By Libya Herald reporters.
Tripoli, 24 December 2016:
Concern is rising for more than 120 women and children, some of them wounded, held for weeks in Misrata after they were found among IS terrorists in the final stages of the Sirte siege.
An official at the city’s Al-Jawiyyah prison has told Human Rights Watch that there is insufficient medical care for the group within the jail. Public hospitals were refusing to admit those needing treatment for fear of attacks by locals angered at the 700-plus death toll among Bunyan Marsous in the Sirte operation.
Once they were inside BM lines the injured were given first aid at field hospitals. But prison officials say some of them have shrapnel and bullet wounds that need urgent hospital attention. There are also cases of dehydration and malnourishment and some of the women are pregnant. The prison clinic is not equipped to deal with pregnancies and children. An official said that the jail could not afford to pay for outside care
Human Rights Watch today urged action. “The Libyan authorities should do everything possible to ensure that the women and children who fled Sirte do not suffer from any association they may have with ISIS fighters,” said Bill Van Esveld, an HRW children’s rights researcher, “The authorities should urgently work with the UN and aid groups to get these civilians to a safe place where they can receive necessary medical care and other assistance.”
UN officials who visited Al-Jawiyyah four times since November had told HRW that there were 35 women and 88 children, including 15 who are unaccompanied, held in the jail. None was said to have identification documents.

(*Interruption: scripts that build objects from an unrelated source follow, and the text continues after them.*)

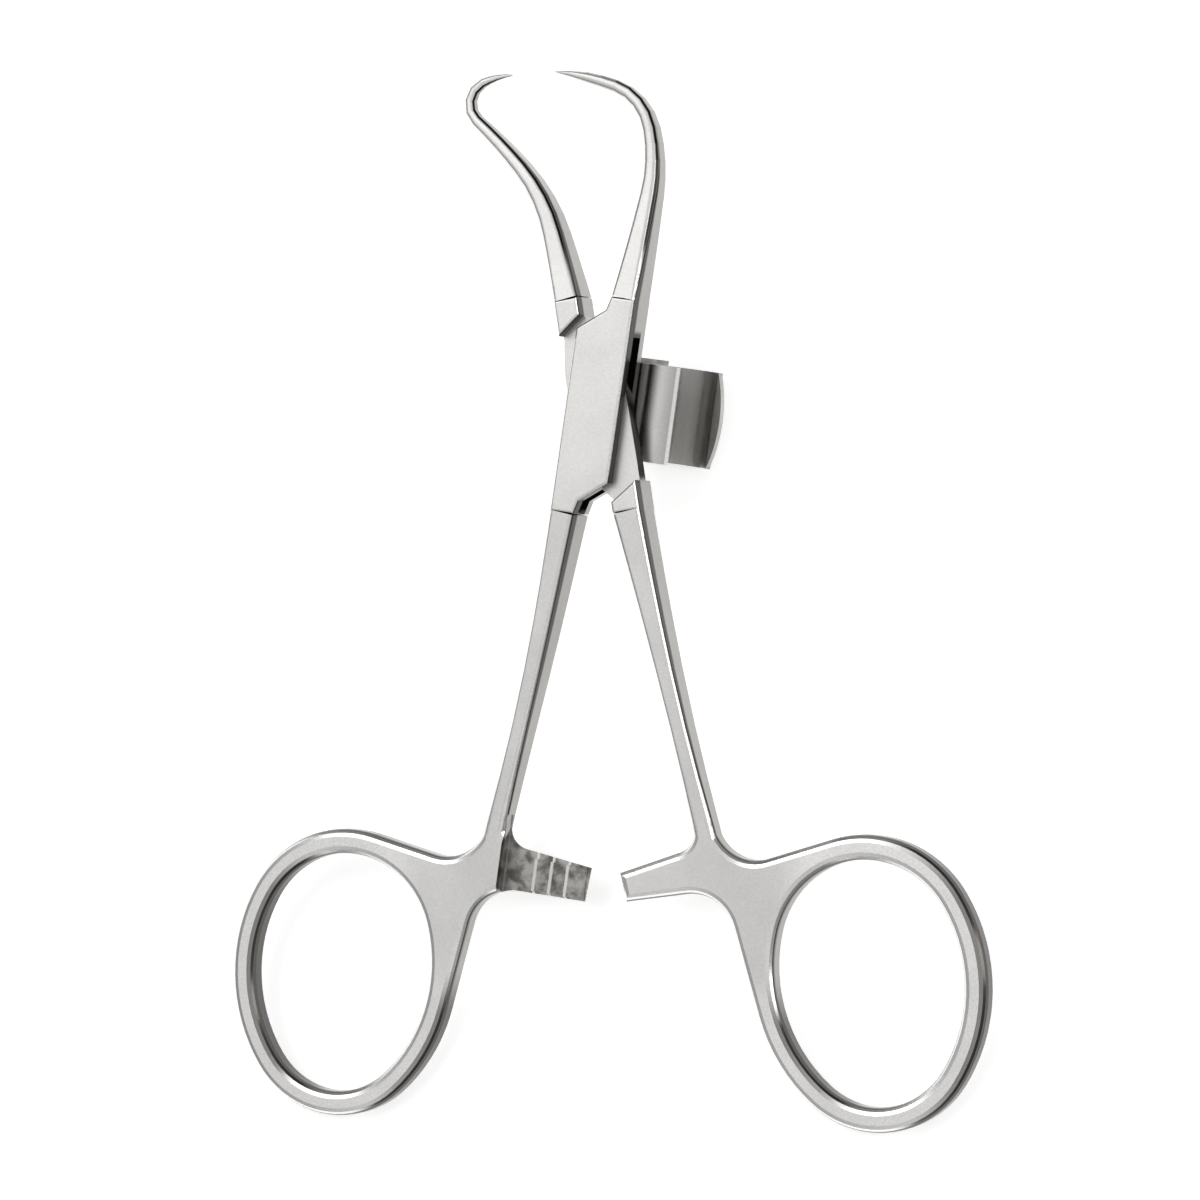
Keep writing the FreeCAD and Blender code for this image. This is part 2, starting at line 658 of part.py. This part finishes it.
os.makedirs("parts", exist_ok=True)
for item, _ in pieces:
    item.Shape.exportStep(f"parts/{item.Label}.step")
    print(item.Label, "volume", round(item.Shape.Volume, 3))
print("rest", rest.Base, math.degrees(rest.Rotation.Angle))
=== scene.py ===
import json
import math

import bpy
from mathutils import Matrix, Vector

bl_info = {
    "name": "Towel clamp",
    "version": (1, 0, 0),
    "blender": (4, 5, 0),
    "location": "View3D > Sidebar > Towel clamp",
    "description": "Finishes a stainless towel clamp and sets it in a plain studio",
    "category": "Object",
}

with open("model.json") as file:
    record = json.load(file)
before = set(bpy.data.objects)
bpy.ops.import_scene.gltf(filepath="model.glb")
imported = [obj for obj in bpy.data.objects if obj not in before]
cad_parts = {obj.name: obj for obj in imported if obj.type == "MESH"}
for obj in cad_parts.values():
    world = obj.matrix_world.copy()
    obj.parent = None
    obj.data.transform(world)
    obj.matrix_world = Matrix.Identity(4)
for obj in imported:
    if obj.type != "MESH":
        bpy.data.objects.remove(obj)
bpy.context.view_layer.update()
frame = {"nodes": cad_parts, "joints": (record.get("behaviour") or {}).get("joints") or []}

# The lock pin is the clamp's centre, and its axis is the clamp's front.
hinge = frame["joints"][0]
PIN = Vector(hinge["pos_m"])
FRONT = Vector(hinge["axis"]).normalized()
RIGHT = Vector((1.0, 0.0, 0.0))
ALONG = FRONT.cross(RIGHT).normalized()
MM = 0.001

# Colours as sRGB hex: the steel as it looks in plain light, and the painted shade and painted highlights
# laid on it.
FLAT = "D3D2D0"
# Bevels and ring flats are painted this brighter colour as highlight and sheen.
BEVEL_AND_RING_LIGHT = "EFEEEC"
# Painted shade on the sides: dark next to the front face and lighter behind it.
SIDE_SHADE_FRONT = "2A2826"
SIDE_SHADE_BACK = "A3A19E"
SHADE = "1F1E1D"
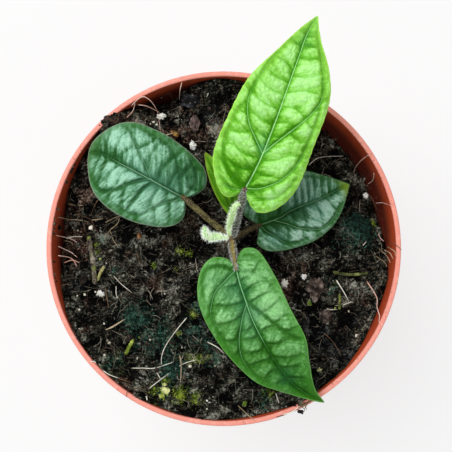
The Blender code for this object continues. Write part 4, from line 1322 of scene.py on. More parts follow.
def make_crumbs(settings, pot_settings):
    """Loose crumbs of peat and rotted bark that lie on the surface."""
    tree = ground_tree()
    generator = random.Random(SEEDS["crumbs"])
    heaped = [(x, y, spread) for x, y, spread, count in HEAPS for _ in range(count)]
    kinds = [
        ("peat_crumbs", settings.crumbs * 3, 0.22, 0.75, 1, peat_finish("crumb_peat"), "soil"),
        ("bark_crumbs", settings.crumbs // 4, 0.3, 0.9, 2, bark_finish("crumb_bark"), "bark"),
    ]
    for number, (name, count, least, spread, detail, finish, slot) in enumerate(kinds):
        places, sizes = [], []
        for crumb in range(count):
            size = (least + spread * generator.random() ** 3) * MM
            x, y = random_spot(generator)
            if crumb < len(heaped) and detail == 1:
                middle_x, middle_y, reach = heaped[crumb]
                x, y = (generator.gauss(value, reach) * MM for value in (middle_x, middle_y))
            level = ground_height(tree, x, y)
            furthest = RIM_RADIUS - 0.8 * MM
            if crumb >= RIM_CRUMBS:
                furthest = float(inner_radius(level, pot_settings)) - size
            shrink = min(1, furthest / math.hypot(x, y))
            x, y = x * shrink, y * shrink
            level = ground_height(tree, x, y)
            if math.hypot(x, y) > WALL_TOP_RADIUS:
                level = RIM_HEIGHT
                size *= 1.5
            places.append((x, y, level + size * 0.15))
            sizes.append(size)
        bm = scatter_lumps(places, sizes, number, 1.0, detail)
        piece(name, bm, [finish], smooth=False)


def bark_finish(name, dark="0A0807", mid="241D19", light="4E443C"):
    """Damp rotted bark: dark, with paler worn ridges."""
    kit = Finish(name, Specular_IOR_Level=0.1)
    patches = kit.noise(260, 5, 0.7)
    grain = kit.noise(1, 3, 0.6, kit.stretched((2200, 500, 900), 0.5))
    colour = kit.blend_stops(patches, [(0.38, dark), (0.5, mid), (0.62, light)])
    colour = kit.mix(kit.ramp(grain, 0.55, 0.7) * 0.5, colour, light)
    colour = kit.mix(kit.ramp(kit.noise(900, 3), 0.6, 0.68) * 0.5, colour, "A0928A")
    return kit.finish(colour, 0.75 - grain * 0.25, grain * 0.6 + patches * 0.4, 0.5 * MM)


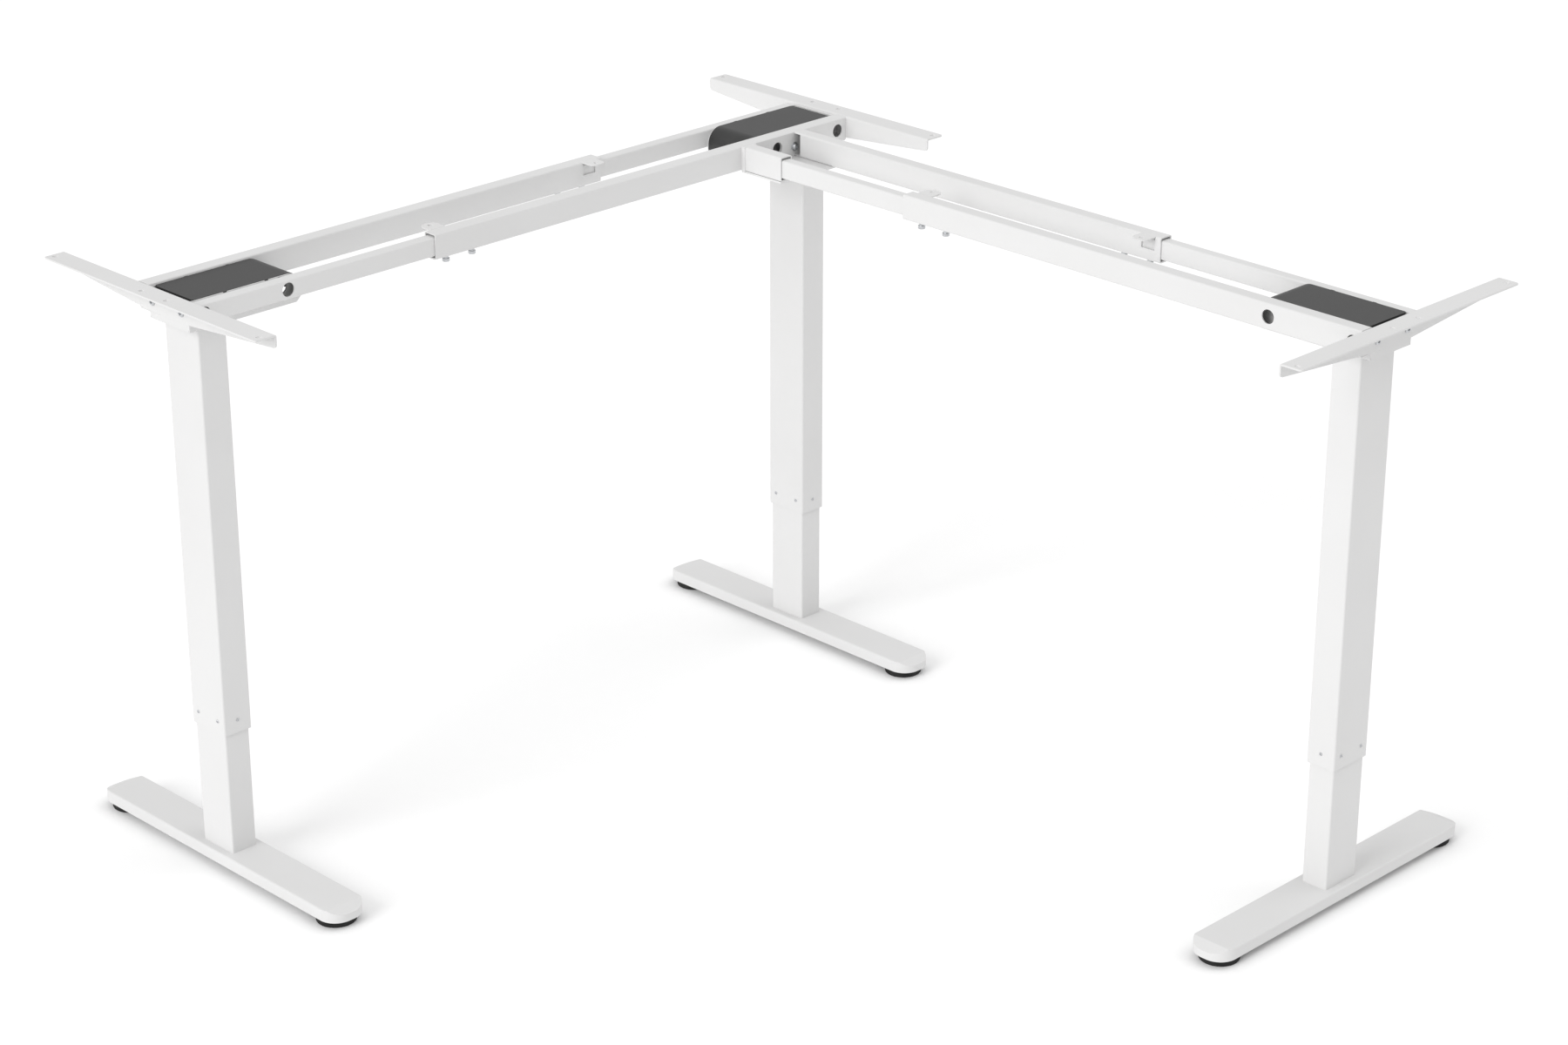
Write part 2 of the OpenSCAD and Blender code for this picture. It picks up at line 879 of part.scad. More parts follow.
module main_front_slider() {
    inner_end = main_arm - main_front_gap - rail_overlap;
    color(powder_white)
        at_main_arm()
            difference() {
                rail(slider_size, rail_offset, inner_end, main_rail_end, slider_drop);
                port(main_arm - inward_port, rail_offset);
                port(main_arm + end_outward_port, rail_offset);
            }
}

module main_rear_sleeve() {
    color(powder_white)
        at_main_arm()
            sleeve(-rail_offset, main_rear_gap, main_rail_end);
}

module main_rear_slider() {
    color(powder_white)
        at_main_arm()
            rail(slider_size, -rail_offset, -bracket_web, main_rear_gap + rail_overlap, slider_drop);
}

module side_front_sleeve() {
    color(powder_white)
        at_side_arm()
            difference() {
                sleeve(-rail_offset, side_front_gap, side_rail_end);
                port(side_arm - inward_port, -rail_offset);
                port(side_arm + end_outward_port, -rail_offset);
            }
}

module side_front_slider() {
    inner_end = side_front_gap + rail_overlap;
    color(powder_white)
        at_side_arm()
            rail(slider_size, -rail_offset, beam_face + flange_sheet, inner_end, slider_drop);
}

// The rear outer rail's front wall is cut back at the corner to reach the joint's bolt
module side_rear_sleeve() {
    color(powder_white)
        at_side_arm()
            difference() {
                sleeve(rail_offset, side_arm - side_rear_gap, beam_face);
                box_between([beam_face - cut, rail_offset - sleeve_size[0], rail_wall - sleeve_size[1]],
                    [beam_face + relief, rail_offset - sleeve_size[0] / 2 + rail_wall + cut, -rail_wall]);
            }
}

module side_rear_slider() {
    inner_end = side_arm - side_rear_gap - rail_overlap;
    color(powder_white)
        at_side_arm()
            rail(slider_size, rail_offset, inner_end, side_rail_end, slider_drop);
}

// Corner joint: a flange on the main arm, a socket for the front rail and a plate below both rails
module corner_connector() {
    x0 = beam_face;
    h = sleeve_size[1];
    near = -rail_offset - sleeve_size[0] / 2;
    far = rail_offset - sleeve_size[0] / 2;
    tongue_end = rail_offset + sleeve_size[0] / 2 - rail_wall - slip;
    tongue_inset = rail_wall + slip;
    lip = 1;
    bridge_edge = 10;
    color(powder_white)
        at_side_arm()
            difference() {
                union() {
                    difference() {
                        union() {
                            box_between([x0, near - lip, -h], [x0 + flange_sheet, far, 0]);
                            box_between([x0, far - lip, -h + tongue_inset],
                                [x0 + flange_sheet, tongue_end, -tongue_inset]);
                            box_between([x0 + flange_sheet, near - lip, -h - lip],
                                [x0 + flange_sheet + collar, near + sleeve_size[0] + lip, 0]);
                        }
                        along_x(x0 + flange_sheet, x0 + 2 * collar)
                            translate([-rail_offset, -h / 2])
                                round_rect(sleeve_size[0] - 2 * rail_wall, h - 2 * rail_wall, 1);
                    }
                    rail(sleeve_size, -rail_offset, x0 + flange_sheet, x0 + socket_length, 0);
                    box_between([x0, near, -h - bridge_sheet],
                        [x0 + socket_length, rail_offset + bridge_edge, -h]);
                }
                translate([0, side_shift - inward_port, -h / 2])
                    rod_x(port_d / 2, x0 - cut, x0 + flange_sheet + cut);
                translate([0, dome_y, -dome_z])
                    rod_x(bolt_hole_r, x0 - cut, x0 + flange_sheet + cut);
            }
}

// ---- nodes ----

foot(CORNER);  // corner_foot
foot_screws(CORNER);  // corner_foot_screws
pad(CORNER, -1);  // corner_pad_1
pad(CORNER, 1);  // corner_pad_2
lower_tube(CORNER);  // corner_lower_tube
nut(CORNER);  // corner_nut
top_glide(CORNER);  // corner_top_glide
bottom_glide(CORNER);  // corner_bottom_glide
upper_tube(CORNER);  // corner_upper_tube
tray(CORNER);  // corner_tray
bracket(CORNER);  // corner_bracket
cover(CORNER);  // corner_cover
gearbox(CORNER);  // corner_gearbox
motor(CORNER);  // corner_motor
worm_shaft(CORNER);  // corner_worm_shaft
lead_screw(CORNER);  // corner_lead_screw
corner_screws();

foot(LEFT);  // left_foot
foot_screws(LEFT);  // left_foot_screws
pad(LEFT, -1);  // left_pad_1
pad(LEFT, 1);  // left_pad_2
lower_tube(LEFT);  // left_lower_tube
nut(LEFT);  // left_nut
top_glide(LEFT);  // left_top_glide
bottom_glide(LEFT);  // left_bottom_glide
upper_tube(LEFT);  // left_upper_tube
tray(LEFT);  // left_tray
bracket(LEFT);  // left_bracket
cover(LEFT);  // left_cover
gearbox(LEFT);  // left_gearbox
motor(LEFT);  // left_motor
worm_shaft(LEFT);  // left_worm_shaft
lead_screw(LEFT);  // left_lead_screw
left_screws();

foot(RIGHT);  // right_foot
foot_screws(RIGHT);  // right_foot_screws
pad(RIGHT, -1);  // right_pad_1
pad(RIGHT, 1);  // right_pad_2
lower_tube(RIGHT);  // right_lower_tube
nut(RIGHT);  // right_nut
top_glide(RIGHT);  // right_top_glide
bottom_glide(RIGHT);  // right_bottom_glide
upper_tube(RIGHT);  // right_upper_tube
tray(RIGHT);  // right_tray
bracket(RIGHT);  // right_bracket
cover(RIGHT);  // right_cover
gearbox(RIGHT);  // right_gearbox
motor(RIGHT);  // right_motor
worm_shaft(RIGHT);  // right_worm_shaft
lead_screw(RIGHT);  // right_lead_screw
right_screws();

main_front_sleeve();
main_front_slider();
main_rear_sleeve();
main_rear_slider();
side_front_sleeve();
side_front_slider();
side_rear_sleeve();
side_rear_slider();
corner_connector();
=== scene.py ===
# %% [markdown]
# A three-leg lifting desk frame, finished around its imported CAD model.
#
# The CAD model already holds every tube, plate and housing at its true size, so those shapes stay as
# they are and only get their real finishes here. What CAD left plain is made again in this file: the
# screws with their hex sockets, the lead screws and worms with their threads, the worm wheels with
# teeth, the rubber levelling pads and the weld beads that hold the frame together.

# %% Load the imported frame
import json
import math

import bmesh
import bpy
from mathutils import Matrix, Vector


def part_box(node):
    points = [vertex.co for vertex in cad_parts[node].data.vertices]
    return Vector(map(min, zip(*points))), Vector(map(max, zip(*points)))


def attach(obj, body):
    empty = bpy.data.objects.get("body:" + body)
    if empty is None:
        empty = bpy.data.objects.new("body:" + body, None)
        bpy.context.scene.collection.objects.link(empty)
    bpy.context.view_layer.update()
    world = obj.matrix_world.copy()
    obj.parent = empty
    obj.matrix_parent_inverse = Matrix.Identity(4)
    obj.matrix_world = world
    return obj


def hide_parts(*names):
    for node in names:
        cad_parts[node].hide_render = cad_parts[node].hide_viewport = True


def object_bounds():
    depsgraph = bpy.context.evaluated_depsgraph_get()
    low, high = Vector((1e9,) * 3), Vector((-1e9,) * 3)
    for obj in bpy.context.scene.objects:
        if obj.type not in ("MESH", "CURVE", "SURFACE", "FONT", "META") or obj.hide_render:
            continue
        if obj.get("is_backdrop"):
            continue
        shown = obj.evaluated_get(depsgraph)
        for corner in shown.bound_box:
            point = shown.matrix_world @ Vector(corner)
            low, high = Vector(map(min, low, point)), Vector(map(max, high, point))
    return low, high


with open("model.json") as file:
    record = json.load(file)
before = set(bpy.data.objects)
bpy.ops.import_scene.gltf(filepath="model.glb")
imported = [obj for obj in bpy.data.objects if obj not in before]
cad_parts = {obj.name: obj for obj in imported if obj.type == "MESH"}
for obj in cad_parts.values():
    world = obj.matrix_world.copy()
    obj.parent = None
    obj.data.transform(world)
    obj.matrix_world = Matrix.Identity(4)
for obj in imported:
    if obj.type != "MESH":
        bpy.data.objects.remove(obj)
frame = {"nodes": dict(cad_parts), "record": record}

cad_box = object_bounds()
record = frame["record"]
link = bpy.context.scene.collection.objects.link
MM = 0.001

# %% [markdown]
# The frame stands on one large pale sheet. It is wide enough that its edge never shows, and flat,
# so that all six pads visibly rest on it.

# %% Floor
FLOOR_REACH = 30

corners = [(x * FLOOR_REACH, y * FLOOR_REACH, 0) for x, y in ((-1, -1), (1, -1), (1, 1), (-1, 1))]
floor_mesh = bpy.data.meshes.new("studio_floor")
floor_mesh.from_pydata(corners, [], [(0, 1, 2, 3)])
floor = bpy.data.objects.new("studio_floor", floor_mesh)
link(floor)
floor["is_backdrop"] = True
print("floor", 2 * FLOOR_REACH, "m wide")

# %% [markdown]
# A long lens from above the open side of the L keeps the arms nearly parallel, and shows all three
# legs and the tops of the rails at once. Two angles aim the camera, its heading and how far it looks
# down, so it has no tilt to either side.

# %% Camera
HEADING = math.radians(135.1756)
DOWN = math.radians(22.9206)

camera_data = bpy.data.cameras.new("camera")
camera_data.lens = 82.22
camera_data.sensor_width = 36
camera_data.clip_end = 60
camera = bpy.data.objects.new("camera", camera_data)
link(camera)
camera.location = (3.5312, -3.4891, 2.6219)
level = Vector((math.cos(HEADING), math.sin(HEADING), 0))
looking = level * math.cos(DOWN) - Vector((0, 0, math.sin(DOWN)))
camera.rotation_mode = "QUATERNION"
camera.rotation_quaternion = looking.to_track_quat("-Z", "Y")
bpy.context.scene.camera = camera
print("camera", [round(c, 3) for c in camera.location], "lens", round(camera_data.lens, 1))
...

Although the majority of the detainees is Libyan, others are said to be from Chad, Eritrea, Iraq, Niger Syria and Tunisia.
A prison official said that with the exception of four Filipina medical staff trapped in Srte when IS took over, the group was made up of wives and children of IS fighters. There have have been many reports suggesting that some at least of these IS “wives” were seized and given to the terrorists.
In the last days of the fighting in Sirte, BM broadcast regular surrender appeals, aimed particularly at women urging them to escape the conflict. The numbers rose slowly from an initial trickle. The early caring welcome given to the women and the children changed at the start of this month, when at least one woman blew herself up amidst the men who thought they had rescued her.
The change of mood among BM forces led to extreme wariness as black garbed women and children approached. The woman who blew up four BM fighters along with herself had arrived with a number of children. Footage of some of the subsequent civilian surrenders recorded shouted insults that they were infidels and scum. Yet there were also examples of BM fighters ignoring the risks of suicide bombers and still dangerous terrorist snipers to carry terrified children to safety.